The economic consequences of COVID-19 and the shutdown of the economy are difficult to evaluate. But some of them have begun to appear and risk hindering recovery. Inflation is one of these harmful consequences. In the USA, consumer prices jumped 4.2 per cent in the 12 months through to April, up from 2.6 per cent in March, marking a considerable increase since September 2008. The same trend is happening in Canada where inflation rose to 3.4 per cent in April, up from 2.2 per cent in March, the highest level since May 2011. As the rise of the average price level of goods, inflation leads to a situation where a currency unit allows one to buy less than it did in prior periods. The cause of this inflation can be related to numerous reasons, like the rise of gasoline prices that rebound from the fall of April 2020 and the manipulation of debt.

Inflation can occur when the money supply increases faster than economic growth. For the economist Milton Friedman, “Inflation is always and everywhere a monetary phenomenon in the sense that it is and can be produced only by a more rapid increase in the quantity of money than in output. “ Indeed, when a Central Bank prints too much money, it loses its value and decreases its purchasing power. In some countries, profound effects are already present: in Turkey, food inflation jumped more than 20 per cent in a year due to its Central Bank’s Bond-Buying program leading its money to dive to record lows. Similar situations have occurred in Latin America in countries,  like Argentina

In the past, these situations led to hyperinflations—high and accelerating inflation. One of the recent and the most famous is the Venezuelan case: to face economic difficulties, the government of Venezuela chose to print money. This contributes to hyperinflation in which, for example, the price of a cup of coffee rises in 2019 from 0,2 bolivars in early 2018 to 1700 bolivars in 2019. The same phenomenon happened in Zimbabwe in the first decade of 2000. In both countries, the strategy to print money was linked to the governments’ high public debts: the necessity to repay them and the incapacity to manage their finances led them to choose this strategy.

Such a situation has not occurred in the western countries during the COVID-19 pandemic because their economies were more robust before the crisis. If hyperinflation is not currently a concern for them, it shows the danger of such manipulation of money. Moreover, even minor inflation would hinder the economic recovery.

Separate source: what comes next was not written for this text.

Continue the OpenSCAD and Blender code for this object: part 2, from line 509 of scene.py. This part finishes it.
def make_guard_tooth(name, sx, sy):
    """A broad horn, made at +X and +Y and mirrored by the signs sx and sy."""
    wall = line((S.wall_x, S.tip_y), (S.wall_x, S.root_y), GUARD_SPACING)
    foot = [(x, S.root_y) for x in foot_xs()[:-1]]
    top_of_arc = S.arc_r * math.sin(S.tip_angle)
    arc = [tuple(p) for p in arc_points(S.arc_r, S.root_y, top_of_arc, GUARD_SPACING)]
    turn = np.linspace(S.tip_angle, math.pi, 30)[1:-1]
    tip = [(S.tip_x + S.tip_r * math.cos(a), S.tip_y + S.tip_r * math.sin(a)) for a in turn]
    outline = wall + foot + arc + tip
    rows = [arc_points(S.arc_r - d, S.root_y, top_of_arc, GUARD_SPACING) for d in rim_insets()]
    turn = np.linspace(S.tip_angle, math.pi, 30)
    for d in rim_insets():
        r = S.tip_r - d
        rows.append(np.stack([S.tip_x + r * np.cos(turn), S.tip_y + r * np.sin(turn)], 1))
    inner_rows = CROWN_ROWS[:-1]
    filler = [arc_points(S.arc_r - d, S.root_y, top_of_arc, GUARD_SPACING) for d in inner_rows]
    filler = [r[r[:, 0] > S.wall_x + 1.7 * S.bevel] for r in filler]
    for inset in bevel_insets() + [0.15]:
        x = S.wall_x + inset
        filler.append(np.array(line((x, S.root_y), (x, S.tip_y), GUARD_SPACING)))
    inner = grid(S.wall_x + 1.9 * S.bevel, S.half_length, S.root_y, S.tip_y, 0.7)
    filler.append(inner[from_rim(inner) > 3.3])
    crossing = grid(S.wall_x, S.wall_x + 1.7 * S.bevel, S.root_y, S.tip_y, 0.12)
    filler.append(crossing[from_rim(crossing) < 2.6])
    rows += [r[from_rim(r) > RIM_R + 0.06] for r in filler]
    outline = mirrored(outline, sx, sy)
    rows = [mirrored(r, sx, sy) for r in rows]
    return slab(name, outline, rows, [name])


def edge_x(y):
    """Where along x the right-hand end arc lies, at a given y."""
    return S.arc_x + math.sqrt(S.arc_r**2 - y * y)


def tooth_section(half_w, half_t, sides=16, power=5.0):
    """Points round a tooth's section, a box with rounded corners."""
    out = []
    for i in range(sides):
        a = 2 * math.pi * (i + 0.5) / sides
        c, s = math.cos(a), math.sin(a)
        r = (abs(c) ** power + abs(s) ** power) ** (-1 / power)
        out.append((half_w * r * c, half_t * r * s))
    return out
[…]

In Canada, according to Equifax, per capita consumer debt declined amid reduced spending activity. Indeed, if the overall consumer debt has risen due to the mortgage balances, household indebtedness fell due to the COVID-19 crisis. In September 2020, Statistic Canada reported a 10.8 per cent increase in household disposable income. This increase, coupled with a 13.7 per cent decline in household spending (in nominal terms), pushed the household saving rate to 28.2 per cent from 7.6 per cent in the previous quarter and 3.6 per cent in the fourth quarter of 2019. Numerous factors can explain this situation. First, the lockdown reduces the possibilities for consumers to spend (for example, in shops and restaurants which were closed). Moreover, the uncertainty of the future caused by the pandemic could lead to a more prudent behaviour from the household, which favours saving to spending. Finally, the Canada Emergency Response Benefit (CERB) allows many people to have income from the federal government in response to the restrictions and economic crisis.

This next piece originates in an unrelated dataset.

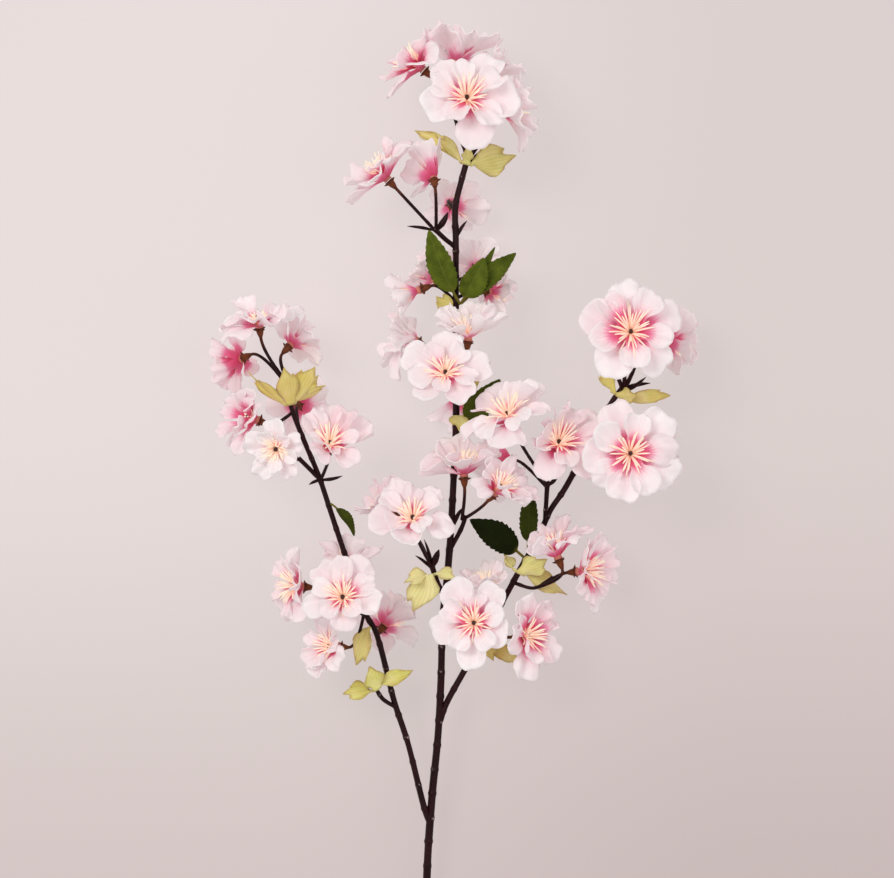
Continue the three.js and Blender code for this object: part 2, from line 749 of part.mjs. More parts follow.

So the government is spending more, and households are saving more. This situation shows that the state is becoming more active in the economy and managing the debt. With the COVID-19 crisis, the government relies on debt and redistributes the money to people with subsidies. The problem is that government money is mainly taxpayer money so the burden of the debt (and maybe tax burden in the future) will be costly for the people, even if they receive financial help from the administration.

Finally, the COVID-19 crisis allows the governments to take a more important place in the economy, mainly in using the debt and Central Banks’ help. If the shock of the COVID-19 can explain this behaviour, the risk of abuse exists and must be refrained. 

 

Alexandre Massaux is a research associate with the Frontier Centre for Public Policy.